Gail didn’t cry. She packed her gear, found work, and waited. She knew she’d be back—but on her terms.
TNA: Where She Became a Goddamn General
In 2005, TNA picked her up, and here’s where the business actually started paying attention. Not the guys in ties, but the boys—the workers, the lifers, the women clawing through mud and blood for six-minute matches on shows headlined by Jarrett and his guitar.
Gail got thrown into the mix as valet for America’s Most Wanted—Chris Harris and James Storm. But she wasn’t just eye candy on the apron.

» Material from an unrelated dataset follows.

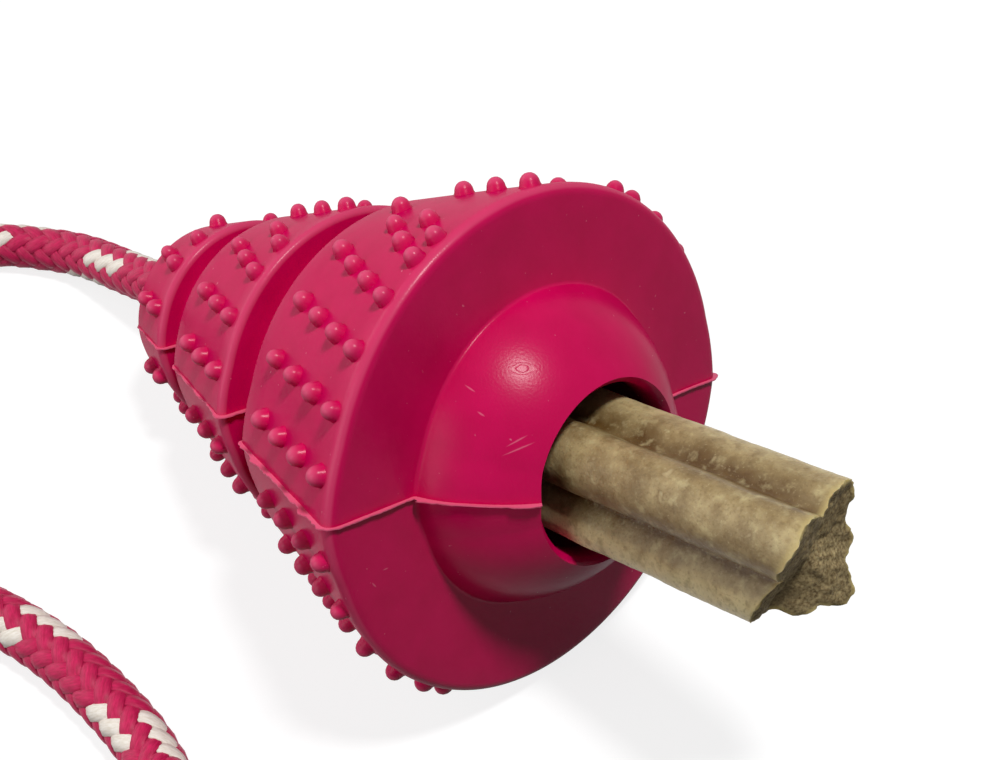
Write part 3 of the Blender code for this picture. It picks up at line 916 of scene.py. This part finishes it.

She was throwing herself into matches, taking stiff bumps, bleeding for the business when the cameras weren’t even rolling. Then she got her shot in the ring—and made the most of it.
Bound for Glory 2007: the Knockouts Division is born. Ten women in a gauntlet match. Gail outlasts them all. First Knockouts Champion. That’s not history being made. That’s history getting piledriven into the mat.

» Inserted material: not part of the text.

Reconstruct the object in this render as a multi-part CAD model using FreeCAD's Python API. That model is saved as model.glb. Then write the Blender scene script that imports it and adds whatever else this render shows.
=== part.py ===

Awesome Kong vs Gail Kim: The Last Real Women’s Wrestling Feud Before NXT Pretended It Invented That
If you’ve never seen Gail Kim vs Awesome Kong, stop reading this article, go to YouTube, and watch a woman give up fifty pounds and still make you believe she could beat a monster clean in the center of the ring.
Their matches were snug. Brutal. Emotional. Nothing was pretty. Gail bumped like a human crash test dummy. Kong looked like Godzilla trying to crush Tokyo. Together, they told stories that would make Flair and Steamboat tip their hats.
And get this—they main evented an episode of Impact. In 2008. Years before Charlotte vs Sasha “made history” on Raw.
WWE Again: Back to the Machine, and Still Too Good for It
In 2008, WWE wanted her back. They needed actual wrestlers to prop up the Maxim cover models. Gail obliged, hoping things had changed.
They hadn’t.
She was put into multi-Diva matches with names like “Santa’s Little Helper” and “Butterfly Battle Royal” or whatever nonsense Johnny Ace scribbled between botox appointments. Creative didn’t care. The crowd didn’t know what they were missing. And Gail? She walked out on a battle royal mid-match, eliminating herself as a protest.
That wasn’t quitting. That was rebellion. That was Gail Kim with a middle finger tucked into a wrestling boot.
Back to TNA: One-Woman Hall of Fame
When Gail returned to TNA in 2011, she didn’t need to prove anything—but she did anyway.
Seven-time Knockouts Champion. Knockouts Tag Team Champion. First female inductee into the TNA Hall of Fame. Her feud with Taryn Terrell in 2013 produced the best women’s match of the decade—not just in TNA, but anywhere. Their Last Knockout Standing match at Slammiversary XI was a symphony of violence that had the crowd biting their nails and standing on chairs.
Gail didn’t just lead the Knockouts Division. She was the division. And when the time came, she passed the torch the right way—after one last match with Tessa Blanchard where she laid down, got pinned, and got up smiling.
Post-Ring Life: Producer, Referee, and Reality TV Warrior
Unlike most legends, Gail didn’t vanish. She didn’t sit backstage nodding like a ghost in a suit. She became a producer, a real one. Hands-on. Tough. She helped bring in Jordynne Grace, Deonna Purrazzo, Gisele Shaw, and a host of others—women who didn’t just want TV time, but who could go.
She even stepped into the reality show meatgrinder, competing on The Amazing Race Canada and The Traitors Canada, proving she’s still got more fight than half the locker room.
The Firing Heard Round the Knockouts Division
March 2025: after 14 years, Gail Kim is fired from TNA. No ceremony. No thank-you video. Just gone.
That’s not a scandal. That’s a farce.
Gail didn’t need the title anymore. She was the title. Every woman who laced up boots in Impact carried a piece of her legacy in their gear bags.
So if you’re TNA and you’re wondering why your women’s division suddenly feels hollow… maybe it’s because you fired the soul.
Legacy: The Quiet GOAT
There’s a reason Gail Kim doesn’t get the credit she deserves: she never kissed ass, never played the diva, never did the photo shoots where you’re draped over a motorcycle and holding a title like it’s a prop.
She was a wrestler. Full stop.
She didn’t build bridges between promotions. She suplexed them into existence. She wasn’t a brand ambassador. She was the storm before the revolution.
Call her a trailblazer. Call her the greatest Knockout. Just don’t call her underappreciated. Because anyone who knows wrestling already knows the truth:
Gail Kim didn’t follow the path.
She broke it open, one stiff shot at a time.